## [Task details]
Copy exactly the lines from the one containing "True, carcass, finishes)" to the one containing "for corner in", both lines included, and nothing else.
··· Records shown
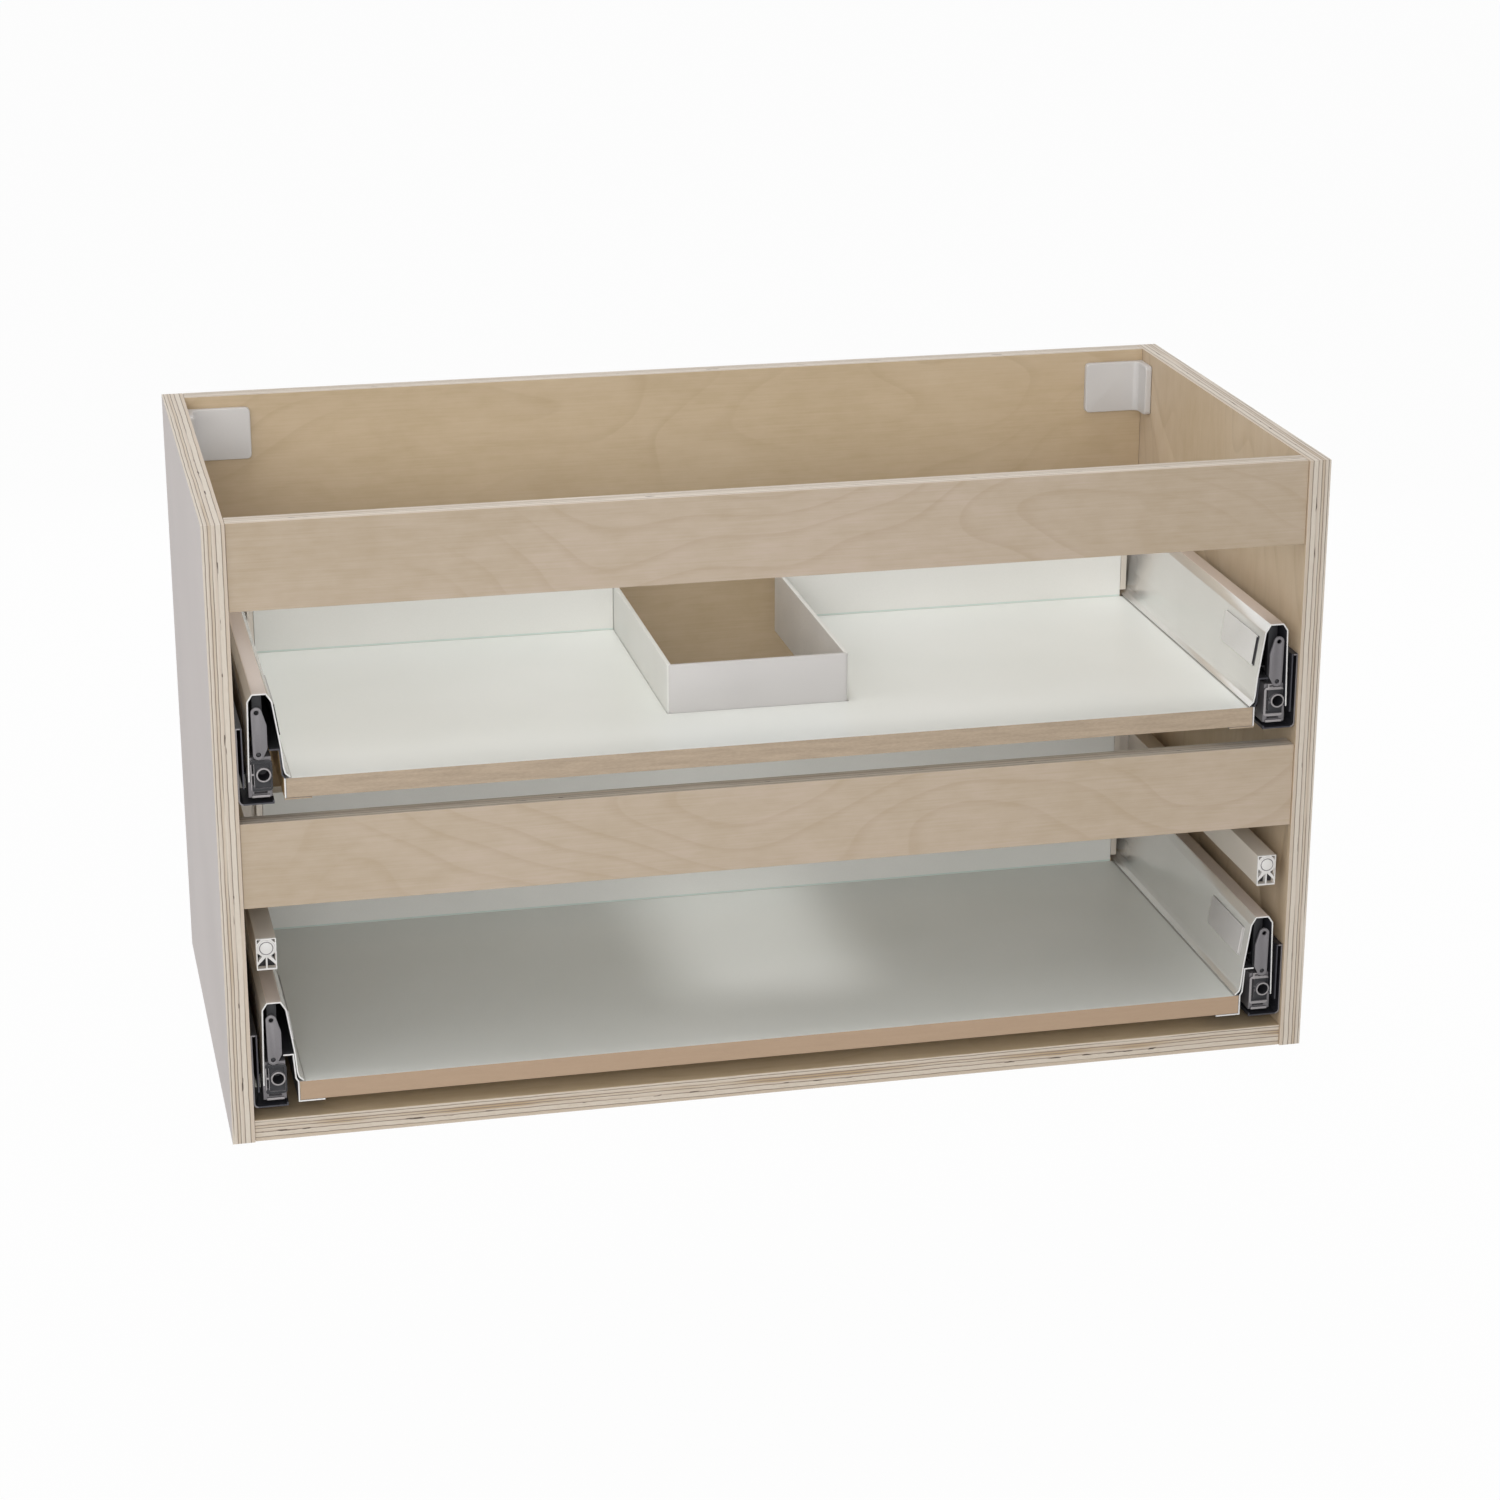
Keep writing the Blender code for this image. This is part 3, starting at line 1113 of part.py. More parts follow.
def build_drawer(level, lift, back_height, has_recess, has_gallery, carcass, finishes):
    """One drawer with its own runners and carriages."""
    drawer = empty(f"{level}_drawer", (0, 0, lift), carcass)
    carriages = empty(f"{level}_carriages", (0, 0, lift), carcass)
    drawer_floor(f"{level}_drawer_floor", has_recess, drawer, finishes)
    drawer_backs(level, back_height, has_recess, drawer, finishes)
    for side, label in SIDES:
        runner(side, f"{level}_runner_{label}", lift, carcass, finishes)
        carriage(side, f"{level}_carriage_{label}", carriages, finishes)
        metal_side(side, f"{level}_metal_side_{label}", drawer, finishes)
        floor_carrier(side, f"{level}_floor_carrier_{label}", drawer, finishes)
        front_bracket(side, f"{level}_front_bracket_{label}", drawer, finishes)
        lock_lever(side, f"{level}_lock_lever_{label}", drawer, finishes)
        rear_name = f"{level}_rear_bracket_{label}"
        rear_bracket(side, rear_name, has_gallery, drawer, finishes)
        roller(side, f"{level}_roller_{label}", carriages, finishes)
        cover_cap(side, f"{level}_cover_cap_{label}", drawer, finishes)
        if has_gallery:
            gallery_rail(side, f"{level}_gallery_rail_{label}", drawer, finishes)
            gallery_plug(side, f"{level}_gallery_plug_{label}", drawer, finishes)
    if has_recess:
        siphon_recess(drawer, finishes)


def main():
    """Builds the whole cabinet."""
    clear_scene()
    finishes = Finishes()
    wall = empty("wall_face", (0, 0, 0))
    carcass = empty("carcass", (0, -DEPTH, -HEIGHT / 2), wall)
    carcass_boards(carcass, finishes)
    for side, label in SIDES:
        hanger_cover(side, label, carcass, finishes)
        hanger_housing(side, label, carcass, finishes)
        hanger_hook(side, label, carcass, finishes)
    build_drawer("upper", UPPER_DRAWER_LIFT, UPPER_BACK_HEIGHT, True, False, carcass, finishes)
    build_drawer("lower", LOWER_DRAWER_LIFT, LOWER_BACK_HEIGHT, False, True, carcass, finishes)


main()
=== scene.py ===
# %% [markdown]
# # A wall-hung drawer cabinet
# This lesson dresses a finished mechanical model of a bathroom cabinet: a birch plywood
# carcass with two metal-sided drawers, hung on a wall and still without its drawer fronts.
# The mechanical model is loaded first and never moved. Each visible piece is then made
# in mesh code around it, given a material, and tied to the body that it travels with.

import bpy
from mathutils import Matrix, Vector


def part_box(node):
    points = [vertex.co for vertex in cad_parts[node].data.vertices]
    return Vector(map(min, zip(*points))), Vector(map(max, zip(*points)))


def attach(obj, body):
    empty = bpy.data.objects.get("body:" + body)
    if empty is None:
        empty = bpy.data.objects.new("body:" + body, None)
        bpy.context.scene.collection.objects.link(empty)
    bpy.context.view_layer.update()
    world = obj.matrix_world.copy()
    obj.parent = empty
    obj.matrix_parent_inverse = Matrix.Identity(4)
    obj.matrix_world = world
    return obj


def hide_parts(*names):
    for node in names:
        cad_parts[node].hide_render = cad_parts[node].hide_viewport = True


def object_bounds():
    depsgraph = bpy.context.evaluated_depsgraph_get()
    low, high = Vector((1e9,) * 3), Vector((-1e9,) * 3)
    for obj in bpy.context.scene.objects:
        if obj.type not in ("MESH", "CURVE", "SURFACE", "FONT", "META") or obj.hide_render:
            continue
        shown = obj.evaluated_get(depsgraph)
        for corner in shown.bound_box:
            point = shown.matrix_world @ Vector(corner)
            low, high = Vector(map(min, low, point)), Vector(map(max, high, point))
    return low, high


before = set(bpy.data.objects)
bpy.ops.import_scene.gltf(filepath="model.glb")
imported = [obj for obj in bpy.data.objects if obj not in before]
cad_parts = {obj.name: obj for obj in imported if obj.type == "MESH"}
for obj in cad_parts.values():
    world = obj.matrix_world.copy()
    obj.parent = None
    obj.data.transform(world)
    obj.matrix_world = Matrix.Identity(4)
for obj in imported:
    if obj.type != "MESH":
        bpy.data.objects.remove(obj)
cad_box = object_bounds()

# %% The other modules
from functools import partial
from math import pi, radians

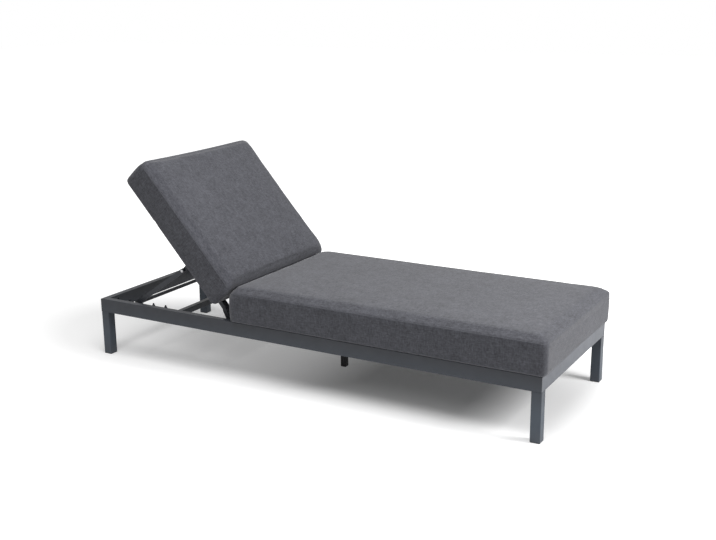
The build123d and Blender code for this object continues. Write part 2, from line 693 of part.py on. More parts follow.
# Cushions. The back cushion's lower end has the larger shoulder, which leaves room for the fold.
seat_cushion = cushion(
    Plane((HEAD_X + SEAT_CUSHION_FROM_HEAD, 0, FRAME_TOP + CUSHION_SEAT_GAP)),
    FRAME_LENGTH + FOOT_OVERHANG - SEAT_CUSHION_FROM_HEAD,
    SEAT_CUSHION_THICKNESS,
    SEAT_SHOULDER,
    SEAT_SHOULDER,
)
save(seat_cushion, "seat_cushion")
back_cushion = cushion(
    Plane(back_point(BACK_CUSHION_START, 0, BACK_FRONT + CUSHION_SEAT_GAP), x_dir=ALONG, z_dir=FRONT),
    BACK_CUSHION_LENGTH,
    BACK_CUSHION_THICKNESS,
    BACK_SHOULDER,
    BACK_MEETING_SHOULDER,
)
save(back_cushion, "back_cushion")
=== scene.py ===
"""Sun lounger: finishes, cushions, floor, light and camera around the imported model.

Lengths are in metres, in the model's own frame: +X to the foot end, near side at -Y, floor at Z 0.
"""

import json
import math

import bpy
from mathutils import Matrix, Vector
from mathutils.bvhtree import BVHTree


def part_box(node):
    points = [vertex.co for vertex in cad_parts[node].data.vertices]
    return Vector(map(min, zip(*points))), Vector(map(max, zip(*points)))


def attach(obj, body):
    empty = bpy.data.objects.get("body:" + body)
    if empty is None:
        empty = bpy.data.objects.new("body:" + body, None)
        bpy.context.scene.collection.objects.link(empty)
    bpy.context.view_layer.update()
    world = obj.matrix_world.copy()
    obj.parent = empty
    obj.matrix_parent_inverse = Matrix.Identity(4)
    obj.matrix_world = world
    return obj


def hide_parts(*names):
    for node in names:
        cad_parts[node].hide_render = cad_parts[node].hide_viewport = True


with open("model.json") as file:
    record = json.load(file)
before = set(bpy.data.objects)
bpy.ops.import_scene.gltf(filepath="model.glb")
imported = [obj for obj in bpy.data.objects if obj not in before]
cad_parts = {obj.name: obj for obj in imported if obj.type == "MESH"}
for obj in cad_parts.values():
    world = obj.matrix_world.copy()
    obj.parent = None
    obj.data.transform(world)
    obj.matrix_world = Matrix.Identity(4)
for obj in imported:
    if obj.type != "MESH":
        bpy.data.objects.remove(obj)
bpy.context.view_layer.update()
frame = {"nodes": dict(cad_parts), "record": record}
scene = bpy.context.scene

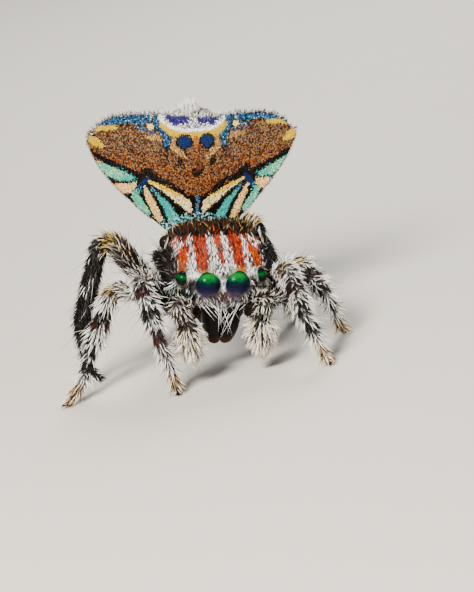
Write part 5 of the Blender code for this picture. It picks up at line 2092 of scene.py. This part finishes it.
······
## [Complete answer]
    build_drawer("lower", LOWER_DRAWER_LIFT, LOWER_BACK_HEIGHT, False, True, carcass, finishes)


main()
=== scene.py ===
# %% [markdown]
# # A wall-hung drawer cabinet
# This lesson dresses a finished mechanical model of a bathroom cabinet: a birch plywood
# carcass with two metal-sided drawers, hung on a wall and still without its drawer fronts.
# The mechanical model is loaded first and never moved. Each visible piece is then made
# in mesh code around it, given a material, and tied to the body that it travels with.

import bpy
from mathutils import Matrix, Vector


def part_box(node):
    points = [vertex.co for vertex in cad_parts[node].data.vertices]
    return Vector(map(min, zip(*points))), Vector(map(max, zip(*points)))


def attach(obj, body):
    empty = bpy.data.objects.get("body:" + body)
    if empty is None:
        empty = bpy.data.objects.new("body:" + body, None)
        bpy.context.scene.collection.objects.link(empty)
    bpy.context.view_layer.update()
    world = obj.matrix_world.copy()
    obj.parent = empty
    obj.matrix_parent_inverse = Matrix.Identity(4)
    obj.matrix_world = world
    return obj


def hide_parts(*names):
    for node in names:
        cad_parts[node].hide_render = cad_parts[node].hide_viewport = True


def object_bounds():
    depsgraph = bpy.context.evaluated_depsgraph_get()
    low, high = Vector((1e9,) * 3), Vector((-1e9,) * 3)
    for obj in bpy.context.scene.objects:
        if obj.type not in ("MESH", "CURVE", "SURFACE", "FONT", "META") or obj.hide_render:
            continue
        shown = obj.evaluated_get(depsgraph)
        for corner in shown.bound_box:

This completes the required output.